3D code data
● ● ● ● ●
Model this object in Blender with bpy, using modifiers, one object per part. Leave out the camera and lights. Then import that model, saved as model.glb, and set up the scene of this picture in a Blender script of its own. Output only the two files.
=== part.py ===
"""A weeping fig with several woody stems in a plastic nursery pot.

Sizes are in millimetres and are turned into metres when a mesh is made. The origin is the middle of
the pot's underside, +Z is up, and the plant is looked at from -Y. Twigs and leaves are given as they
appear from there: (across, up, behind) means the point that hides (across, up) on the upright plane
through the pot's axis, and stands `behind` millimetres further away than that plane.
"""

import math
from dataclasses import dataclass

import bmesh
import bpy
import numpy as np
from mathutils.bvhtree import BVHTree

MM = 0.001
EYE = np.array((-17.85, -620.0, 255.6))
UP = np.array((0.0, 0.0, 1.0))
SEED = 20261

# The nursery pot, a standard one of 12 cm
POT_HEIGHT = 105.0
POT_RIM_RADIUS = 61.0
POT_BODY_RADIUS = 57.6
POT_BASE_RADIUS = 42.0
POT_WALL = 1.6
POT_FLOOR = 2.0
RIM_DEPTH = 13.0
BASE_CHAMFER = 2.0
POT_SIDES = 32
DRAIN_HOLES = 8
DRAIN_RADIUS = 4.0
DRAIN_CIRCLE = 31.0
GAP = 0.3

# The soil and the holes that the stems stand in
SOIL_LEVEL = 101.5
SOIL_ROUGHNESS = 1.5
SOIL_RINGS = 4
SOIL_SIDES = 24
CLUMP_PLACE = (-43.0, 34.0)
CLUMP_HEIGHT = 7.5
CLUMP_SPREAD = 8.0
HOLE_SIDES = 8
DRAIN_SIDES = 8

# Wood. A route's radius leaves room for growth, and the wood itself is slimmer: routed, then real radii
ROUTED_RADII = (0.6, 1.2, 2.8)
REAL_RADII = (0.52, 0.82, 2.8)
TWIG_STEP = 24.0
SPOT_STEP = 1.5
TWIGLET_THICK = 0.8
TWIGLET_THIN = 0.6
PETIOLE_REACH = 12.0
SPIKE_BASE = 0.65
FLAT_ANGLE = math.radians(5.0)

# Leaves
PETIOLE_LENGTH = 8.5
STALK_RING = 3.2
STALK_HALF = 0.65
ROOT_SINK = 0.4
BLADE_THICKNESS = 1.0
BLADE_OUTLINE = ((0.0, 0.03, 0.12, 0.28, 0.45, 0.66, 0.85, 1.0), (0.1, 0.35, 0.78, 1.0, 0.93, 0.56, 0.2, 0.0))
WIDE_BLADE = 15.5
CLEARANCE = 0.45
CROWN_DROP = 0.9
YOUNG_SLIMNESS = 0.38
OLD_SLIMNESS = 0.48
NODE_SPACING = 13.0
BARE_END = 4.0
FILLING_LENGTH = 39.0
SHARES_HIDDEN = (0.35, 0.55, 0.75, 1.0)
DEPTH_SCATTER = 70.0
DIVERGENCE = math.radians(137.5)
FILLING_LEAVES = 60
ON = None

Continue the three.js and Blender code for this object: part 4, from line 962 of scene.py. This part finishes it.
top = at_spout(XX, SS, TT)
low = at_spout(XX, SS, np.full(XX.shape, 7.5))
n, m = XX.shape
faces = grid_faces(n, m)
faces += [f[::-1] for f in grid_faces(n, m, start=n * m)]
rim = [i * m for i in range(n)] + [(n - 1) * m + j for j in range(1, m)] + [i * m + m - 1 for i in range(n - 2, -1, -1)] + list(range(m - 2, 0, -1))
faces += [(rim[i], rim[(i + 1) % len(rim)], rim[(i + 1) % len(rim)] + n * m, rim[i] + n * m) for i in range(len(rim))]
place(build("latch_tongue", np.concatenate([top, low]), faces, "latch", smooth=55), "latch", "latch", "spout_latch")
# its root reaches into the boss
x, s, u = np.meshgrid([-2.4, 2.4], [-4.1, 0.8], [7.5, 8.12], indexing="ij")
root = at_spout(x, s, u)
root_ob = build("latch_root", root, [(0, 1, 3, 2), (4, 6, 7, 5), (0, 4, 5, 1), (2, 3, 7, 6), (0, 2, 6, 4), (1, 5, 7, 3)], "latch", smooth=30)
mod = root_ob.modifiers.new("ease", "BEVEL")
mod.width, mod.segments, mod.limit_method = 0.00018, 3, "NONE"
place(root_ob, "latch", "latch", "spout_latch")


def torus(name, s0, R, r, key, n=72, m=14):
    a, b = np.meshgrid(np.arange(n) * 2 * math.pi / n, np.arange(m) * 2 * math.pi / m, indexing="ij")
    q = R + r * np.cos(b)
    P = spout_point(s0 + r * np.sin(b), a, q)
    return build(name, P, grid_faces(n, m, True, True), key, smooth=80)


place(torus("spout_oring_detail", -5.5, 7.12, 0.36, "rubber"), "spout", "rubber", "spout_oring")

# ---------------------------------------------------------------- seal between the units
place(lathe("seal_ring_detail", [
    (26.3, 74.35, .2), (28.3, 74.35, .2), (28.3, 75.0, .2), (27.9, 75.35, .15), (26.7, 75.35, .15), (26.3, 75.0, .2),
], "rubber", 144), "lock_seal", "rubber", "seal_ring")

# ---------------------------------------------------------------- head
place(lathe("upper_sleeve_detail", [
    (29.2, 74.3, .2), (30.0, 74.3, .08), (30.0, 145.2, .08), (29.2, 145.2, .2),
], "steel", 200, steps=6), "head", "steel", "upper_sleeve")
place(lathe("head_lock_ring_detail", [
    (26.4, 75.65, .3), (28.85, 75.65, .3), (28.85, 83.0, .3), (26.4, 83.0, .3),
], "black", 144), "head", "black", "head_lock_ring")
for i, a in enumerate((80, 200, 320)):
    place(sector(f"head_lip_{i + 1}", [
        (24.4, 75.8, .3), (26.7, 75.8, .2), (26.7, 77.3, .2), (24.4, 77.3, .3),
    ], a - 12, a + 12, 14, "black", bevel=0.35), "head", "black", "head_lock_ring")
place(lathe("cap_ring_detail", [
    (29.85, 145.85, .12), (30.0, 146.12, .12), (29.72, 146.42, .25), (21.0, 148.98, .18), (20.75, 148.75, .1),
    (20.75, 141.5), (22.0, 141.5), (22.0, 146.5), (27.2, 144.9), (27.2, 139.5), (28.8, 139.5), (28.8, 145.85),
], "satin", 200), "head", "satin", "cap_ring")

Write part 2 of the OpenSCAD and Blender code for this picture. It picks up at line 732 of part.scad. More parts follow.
● ● ● ● ●
__TASK DETAILS__.
Each line from the top of the material above through the line with "plastic nursery pot." must be echoed exactly, and no other line.

__OUTPUT FOR THIS EXERCISE__.
Model this object in Blender with bpy, using modifiers, one object per part. Leave out the camera and lights. Then import that model, saved as model.glb, and set up the scene of this picture in a Blender script of its own. Output only the two files.
=== part.py ===
"""A weeping fig with several woody stems in a plastic nursery pot.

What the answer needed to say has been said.